Albums of the Year: 1950s

October 30th, 2007 3 comments

A new series of (more) old music. In an anorak-y moment, I decided to identify my top 10 favourite albums of all time. Variables such as subjective affection and objective quality aside, the challenge with such a venture is to not forget any contenders. So I sorted through my fairly extensive music collection, including stored away vinyl LPs, taking notes for my shortlist. But lots of old favourites have been lost in one way or another: so I trawled lists of album releases for each year on t’Interweb. And thus was born the entirely unoriginal idea of posting my top 10 favourite albums year-by-year on this blog. My monthly 3GB bandwidth limit would not allow me to post full albums, so we’ll have to make do with one or two songs per album.

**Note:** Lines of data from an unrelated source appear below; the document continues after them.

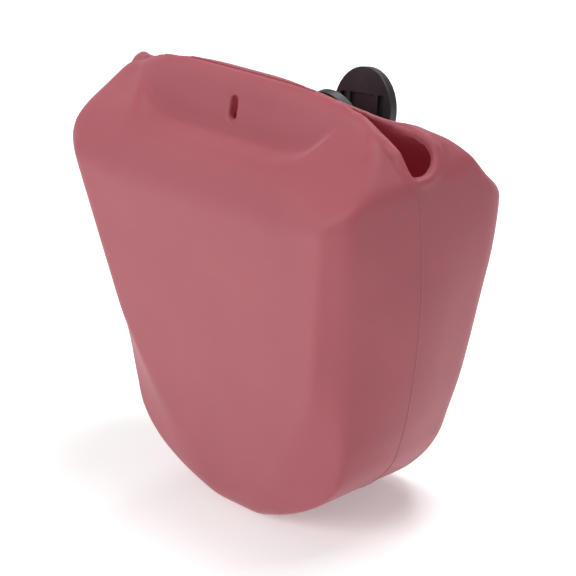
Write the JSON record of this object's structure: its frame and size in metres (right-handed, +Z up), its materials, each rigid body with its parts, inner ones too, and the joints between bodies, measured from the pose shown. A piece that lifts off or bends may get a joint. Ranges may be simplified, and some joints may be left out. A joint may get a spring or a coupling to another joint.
{
  "type": "treat pouch",
  "caption": "Soft silicone treat pouch with magnetic folding lips, teardrop side notches and a sprung belt clip that swivels on a rivet.",
  "frame": {"origin": "centre of the flat bottom the pouch stands on", "axes": "+X to the right seen from the front, -Y the front face, +Y the clip side, +Z up"},
  "size_m": [0.1306, 0.0677, 0.121],
  "materials": {
    "silicone": "matt moulded silicone with a soft sheen",
    "magnet": "nickel plated",
    "black_plastic": "fine satin moulding",
    "steel": "plain zinc plated",
    "spring_steel": "drawn wire"
  },
  "bodies": {
    "pouch": {"pouch_shell": "silicone", "rear_magnet": "magnet", "clip_rivet": "steel", "rivet_washer": "steel"},
    "lip": {"front_lip": "silicone", "front_magnet": "magnet"},
    "clip": {"clip_base": "black_plastic", "clip_pin": "steel", "clip_spring": "spring_steel"},
    "lever": {"clip_lever": "black_plastic"}
  },
  "joints": [
    {"name": "mouth_fold", "type": "hinge", "parent": "pouch", "child": "lip", "pos_m": [0, -0.0214, 0.09815], "axis": [1, 0, 0], "range_deg": [0, 40], "stiffness_Nm_per_rad": 0.01, "springref_deg": -8.59},
    {"name": "clip_swivel", "type": "hinge", "parent": "pouch", "child": "clip", "pos_m": [0, 0.0283, 0.08], "axis": [0, 1, 0], "continuous": true},
    {"name": "clip_squeeze", "type": "hinge", "parent": "clip", "child": "lever", "pos_m": [0.00096, 0.0329, 0.06904], "axis": [0.9962, 0, 0.0872], "range_deg": [0, 14], "stiffness_Nm_per_rad": 0.15, "springref_deg": -34.38, "deforming": ["clip_spring"]}
  ]
}
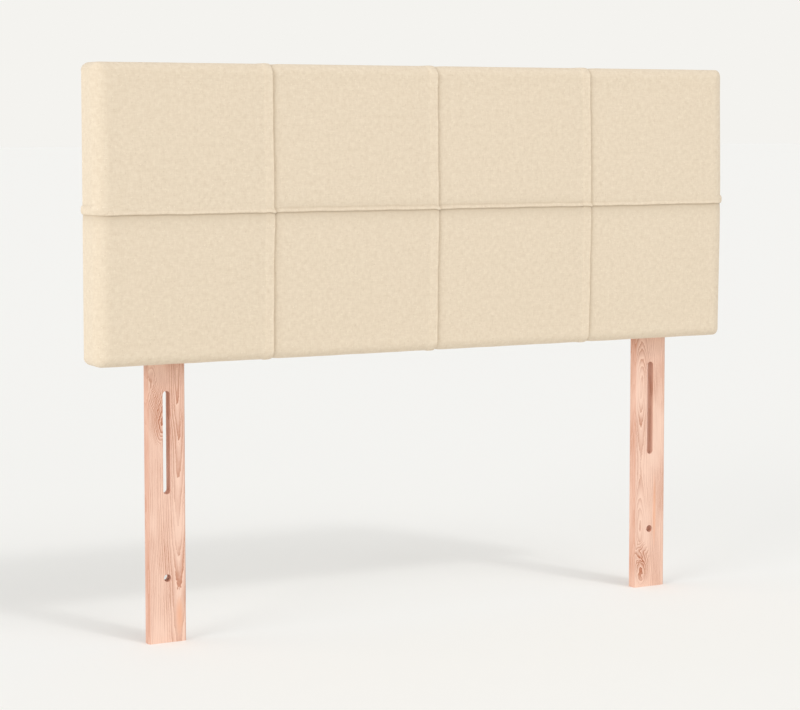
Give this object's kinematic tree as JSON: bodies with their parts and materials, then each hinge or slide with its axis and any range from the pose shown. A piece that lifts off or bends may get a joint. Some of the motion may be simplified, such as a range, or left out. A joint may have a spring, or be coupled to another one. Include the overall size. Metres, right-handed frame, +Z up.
{
  "type": "upholstered headboard",
  "caption": "Low padded headboard: a fabric panel sewn in squares over a wooden frame, on two slotted softwood legs that bolt to a bed and let the panel be set higher.",
  "frame": {"origin": "on the floor, under the middle of the headboard's box", "axes": "+X to the right as seen from the padded front, +Y from the front to the back, +Z up"},
  "size_m": [1.004, 0.0574, 0.7812],
  "materials": {
    "cover_fabric": "fine cream weave",
    "foam": "open-cell foam",
    "back_cloth": "thin felted lining",
    "leg_wood": "planed raw softwood",
    "frame_wood": "sawn raw softwood",
    "board": "smooth hardboard",
    "steel": "bright zinc plate"
  },
  "bodies": {
    "legs": {"left_leg": "leg_wood", "right_leg": "leg_wood"},
    "panel": {"cover_upper_far_left": "cover_fabric", "cover_upper_left": "cover_fabric", "cover_upper_right": "cover_fabric", "cover_upper_far_right": "cover_fabric", "cover_lower_far_left": "cover_fabric", "cover_lower_left": "cover_fabric", "cover_lower_right": "cover_fabric", "cover_lower_far_right": "cover_fabric", "foam_pad": "foam", "back_cloth": "back_cloth", "top_rail": "frame_wood", "bottom_rail": "frame_wood", "left_stile": "frame_wood", "centre_stile": "frame_wood", "right_stile": "frame_wood", "left_leg_batten": "frame_wood", "right_leg_batten": "frame_wood", "left_leg_outer_guide": "frame_wood", "left_leg_inner_guide": "frame_wood", "right_leg_outer_guide": "frame_wood", "right_leg_inner_guide": "frame_wood", "front_board": "board", "leg_bolts": "steel", "washers": "steel", "t_nuts": "steel"}
  },
  "joints": [
    {"name": "panel_height", "type": "slide", "parent": "legs", "child": "panel", "axis": [0, 0, 1], "range_m": [0, 0.1]}
  ]
}
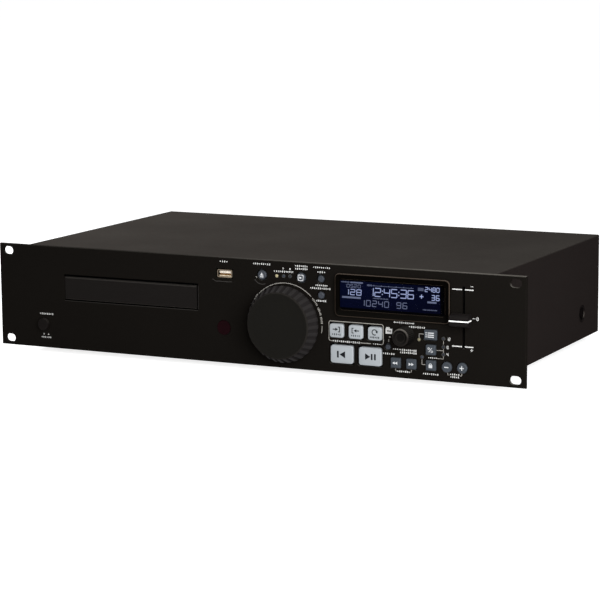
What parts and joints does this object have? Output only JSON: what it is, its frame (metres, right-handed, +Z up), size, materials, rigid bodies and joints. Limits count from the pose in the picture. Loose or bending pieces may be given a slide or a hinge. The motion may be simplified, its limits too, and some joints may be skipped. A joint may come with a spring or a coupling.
{
  "type": "rack media player",
  "caption": "Two-unit rack media player with motorised disc tray, jog wheel, backlit display, pitch fader, USB port and a field of push keys.",
  "frame": {"origin": "on the floor plane under the feet, below the middle of the whole box", "axes": "+Z up, front panel facing -Y, +X towards the panel's right end as the user sees it"},
  "size_m": [0.4826, 0.272, 0.0921],
  "materials": {
    "black_panel": "fine matt black paint",
    "case_paint": "textured black powder coat",
    "zinc_steel": "zinc-plated sheet steel",
    "rubber": "matt black rubber",
    "screw_steel": "blackened steel",
    "black_plastic": "fine-grained black plastic",
    "soft_black": "soft-touch black coating",
    "pale_key": "pale grey moulded key",
    "slate_key": "slate grey moulded key",
    "clear_window": "clear acrylic",
    "red_window": "deep red infrared filter",
    "light_pipe": "clear light pipe",
    "board": "green solder mask",
    "core_steel": "laminated core with wound bobbin",
    "grey_plastic": "grey moulded plastic",
    "white_gear": "natural acetal",
    "nickel": "nickel-plated"
  },
  "bodies": {
    "chassis": {"front_panel": "black_panel", "top_cover": "case_paint", "base_chassis": "zinc_steel", "rear_panel": "case_paint", "front_left_foot": "rubber", "front_right_foot": "rubber", "rear_left_foot": "rubber", "rear_right_foot": "rubber", "left_front_cover_screw": "screw_steel", "left_rear_cover_screw": "screw_steel", "right_front_cover_screw": "screw_steel", "right_rear_cover_screw": "screw_steel", "tray_motor": "zinc_steel", "drive_frame": "grey_plastic", "clamp_bridge": "zinc_steel", "spindle_motor": "zinc_steel", "display_bezel": "black_plastic", "display_window": "clear_window", "display_module": "board", "infrared_window": "red_window", "usb_socket": "nickel", "source_light_pipe": "light_pipe", "pitch_range_light_pipe": "light_pipe", "status_light_pipe": "light_pipe", "control_board": "board", "main_board": "board", "mains_transformer": "core_steel", "power_switch": "grey_plastic", "mains_inlet": "black_plastic", "audio_output_sockets": "nickel", "jog_encoder": "zinc_steel", "track_encoder": "zinc_steel", "pitch_fader": "zinc_steel"},
    "tray": {"disc_tray": "black_plastic", "tray_door": "black_plastic"},
    "pinion": {"tray_pinion": "white_gear"},
    "spindle": {"turntable": "black_plastic"},
    "clamp": {"clamp_puck": "black_plastic"},
    "laser": {"laser_sled": "nickel"},
    "jog": {"jog_wheel": "soft_black"},
    "track": {"track_knob": "soft_black"},
    "fader": {"pitch_fader_cap": "soft_black"},
    "eject_key": {"eject_button": "slate_key"},
    "source_key": {"source_button": "slate_key"},
    "time_key": {"time_button": "slate_key"},
    "menu_key": {"menu_button": "slate_key"},
    "folder_key": {"folder_button": "slate_key"},
    "minus_key": {"minus_button": "slate_key"},
    "plus_key": {"plus_button": "slate_key"},
    "loop_in_key": {"loop_in_button": "pale_key"},
    "loop_out_key": {"loop_out_button": "pale_key"},
    "reloop_key": {"reloop_button": "pale_key"},
    "cue_key": {"cue_button": "pale_key"},
    "play_key": {"play_button": "pale_key"},
    "rewind_key": {"rewind_button": "slate_key"},
    "forward_key": {"forward_button": "slate_key"},
    "database_key": {"database_button": "slate_key"},
    "percent_key": {"percent_button": "slate_key"},
    "key_lock_key": {"key_lock_button": "slate_key"},
    "power_key": {"power_button": "black_plastic"}
  },
  "joints": [
    {"name": "tray_slide", "type": "slide", "parent": "chassis", "child": "tray", "axis": [0, -1, 0], "range_m": [0, 0.135]},
    {"name": "pinion_spin", "type": "hinge", "parent": "chassis", "child": "pinion", "pos_m": [-0.0755, -0.099, 0.0487], "axis": [0, 0, 1], "range_deg": [-745, 8]},
    {"name": "spindle_spin", "type": "hinge", "parent": "chassis", "child": "spindle", "pos_m": [-0.1118, -0.049, 0.05], "axis": [0, 0, 1], "continuous": true},
    {"name": "clamp_spin", "type": "hinge", "parent": "chassis", "child": "clamp", "pos_m": [-0.1118, -0.049, 0.06], "axis": [0, 0, 1], "continuous": true},
    {"name": "laser_slide", "type": "slide", "parent": "chassis", "child": "laser", "axis": [0, 1, 0], "range_m": [0, 0.033]},
    {"name": "jog_spin", "type": "hinge", "parent": "chassis", "child": "jog", "pos_m": [0.03349, -0.121, 0.0411], "axis": [0, -1, 0], "continuous": true},
    {"name": "track_spin", "type": "hinge", "parent": "chassis", "child": "track", "pos_m": [0.14058, -0.121, 0.039], "axis": [0, -1, 0], "continuous": true},
    {"name": "pitch_slide", "type": "slide", "parent": "chassis", "child": "fader", "axis": [0, 0, 1], "range_m": [-0.0213, 0.0237]},
    {"name": "eject_press", "type": "slide", "parent": "chassis", "child": "eject_key", "axis": [0, 1, 0], "range_m": [0, 0.001], "stiffness_N_per_m": 400, "springref_m": -0.001},
    {"name": "source_press", "type": "slide", "parent": "chassis", "child": "source_key", "axis": [0, 1, 0], "range_m": [0, 0.001], "stiffness_N_per_m": 400, "springref_m": -0.001},
    {"name": "time_press", "type": "slide", "parent": "chassis", "child": "time_key", "axis": [0, 1, 0], "range_m": [0, 0.001], "stiffness_N_per_m": 400, "springref_m": -0.001},
    {"name": "menu_press", "type": "slide", "parent": "chassis", "child": "menu_key", "axis": [0, 1, 0], "range_m": [0, 0.001], "stiffness_N_per_m": 400, "springref_m": -0.001},
    {"name": "folder_press", "type": "slide", "parent": "chassis", "child": "folder_key", "axis": [0, 1, 0], "range_m": [0, 0.001], "stiffness_N_per_m": 400, "springref_m": -0.001},
    {"name": "minus_press", "type": "slide", "parent": "chassis", "child": "minus_key", "axis": [0, 1, 0], "range_m": [0, 0.001], "stiffness_N_per_m": 400, "springref_m": -0.001},
    {"name": "plus_press", "type": "slide", "parent": "chassis", "child": "plus_key", "axis": [0, 1, 0], "range_m": [0, 0.001], "stiffness_N_per_m": 400, "springref_m": -0.001},
    {"name": "loop_in_press", "type": "slide", "parent": "chassis", "child": "loop_in_key", "axis": [0, 1, 0], "range_m": [0, 0.001], "stiffness_N_per_m": 400, "springref_m": -0.001},
    {"name": "loop_out_press", "type": "slide", "parent": "chassis", "child": "loop_out_key", "axis": [0, 1, 0], "range_m": [0, 0.001], "stiffness_N_per_m": 400, "springref_m": -0.001},
    {"name": "reloop_press", "type": "slide", "parent": "chassis", "child": "reloop_key", "axis": [0, 1, 0], "range_m": [0, 0.001], "stiffness_N_per_m": 400, "springref_m": -0.001},
    {"name": "cue_press", "type": "slide", "parent": "chassis", "child": "cue_key", "axis": [0, 1, 0], "range_m": [0, 0.001], "stiffness_N_per_m": 400, "springref_m": -0.001},
    {"name": "play_press", "type": "slide", "parent": "chassis", "child": "play_key", "axis": [0, 1, 0], "range_m": [0, 0.001], "stiffness_N_per_m": 400, "springref_m": -0.001},
    {"name": "rewind_press", "type": "slide", "parent": "chassis", "child": "rewind_key", "axis": [0, 1, 0], "range_m": [0, 0.001], "stiffness_N_per_m": 400, "springref_m": -0.001},
    {"name": "forward_press", "type": "slide", "parent": "chassis", "child": "forward_key", "axis": [0, 1, 0], "range_m": [0, 0.001], "stiffness_N_per_m": 400, "springref_m": -0.001},
    {"name": "database_press", "type": "slide", "parent": "chassis", "child": "database_key", "axis": [0, 1, 0], "range_m": [0, 0.001], "stiffness_N_per_m": 400, "springref_m": -0.001},
    {"name": "percent_press", "type": "slide", "parent": "chassis", "child": "percent_key", "axis": [0, 1, 0], "range_m": [0, 0.001], "stiffness_N_per_m": 400, "springref_m": -0.001},
    {"name": "key_lock_press", "type": "slide", "parent": "chassis", "child": "key_lock_key", "axis": [0, 1, 0], "range_m": [0, 0.001], "stiffness_N_per_m": 400, "springref_m": -0.001},
    {"name": "power_press", "type": "slide", "parent": "chassis", "child": "power_key", "axis": [0, 1, 0], "range_m": [0, 0.0022], "stiffness_N_per_m": 400, "springref_m": -0.001}
  ],
  "couplings": [
    {"joint": "pinion_spin", "follows": "tray_slide", "rad_per_m": -95.238},
    {"joint": "clamp_spin", "follows": "spindle_spin", "ratio": 1}
  ]
}
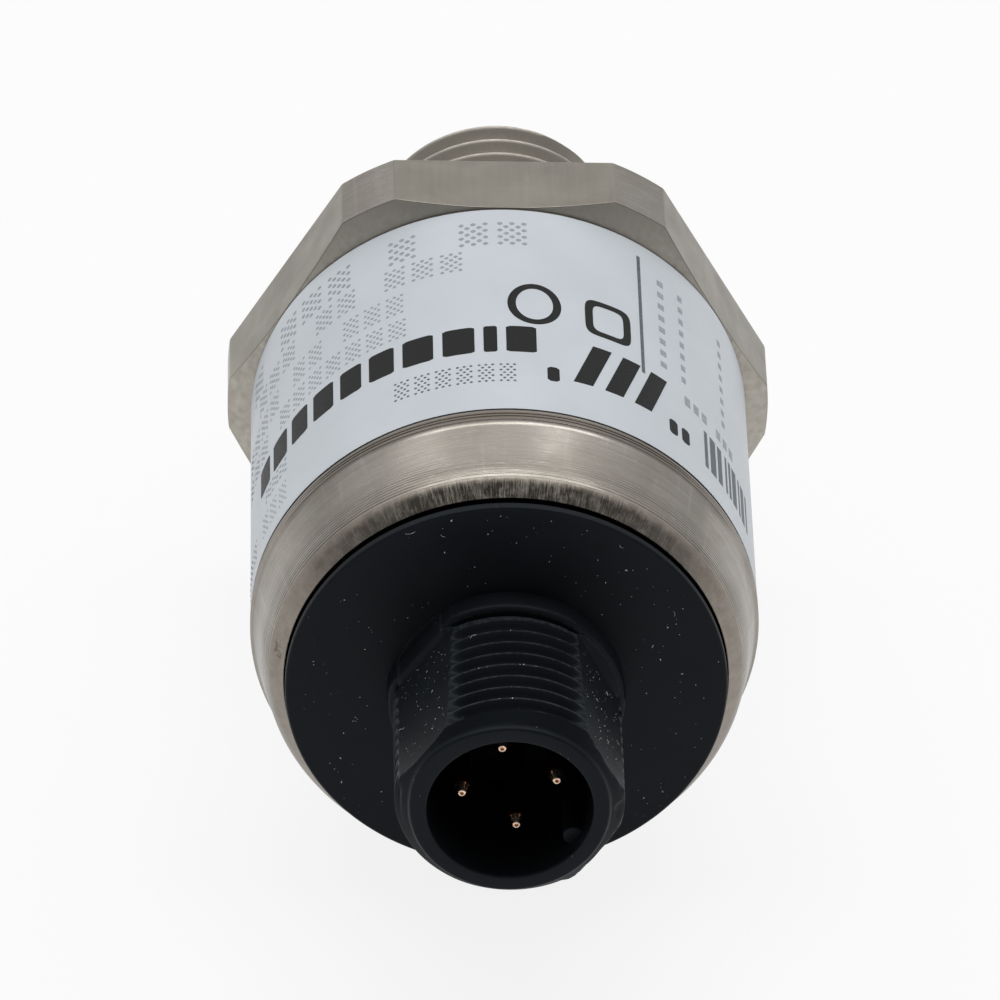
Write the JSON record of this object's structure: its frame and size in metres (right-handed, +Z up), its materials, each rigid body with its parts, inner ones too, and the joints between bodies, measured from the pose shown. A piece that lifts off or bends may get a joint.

Before I get bombarded with complaints about notable omissions: I can rank only those albums I actually know. Many artists are represented in my collection by way of compilations. So I can’t list artists of whom I might have a best of double CD sampler and a few individual tracks I have downloaded. My top 10s are also not representative of the “best” albums of the year. Some are, but others will be included simply because I like them, knowing well that they are not as innovative or influential as others I have listed.

I’ll kick off with the 1950s in one post. I have a fair amount of “50s music, but very few albums. I think my list reflects that. I’ll also deal with the “60s up to the year of my birth in one post. Thereafter, we’ll go year by year.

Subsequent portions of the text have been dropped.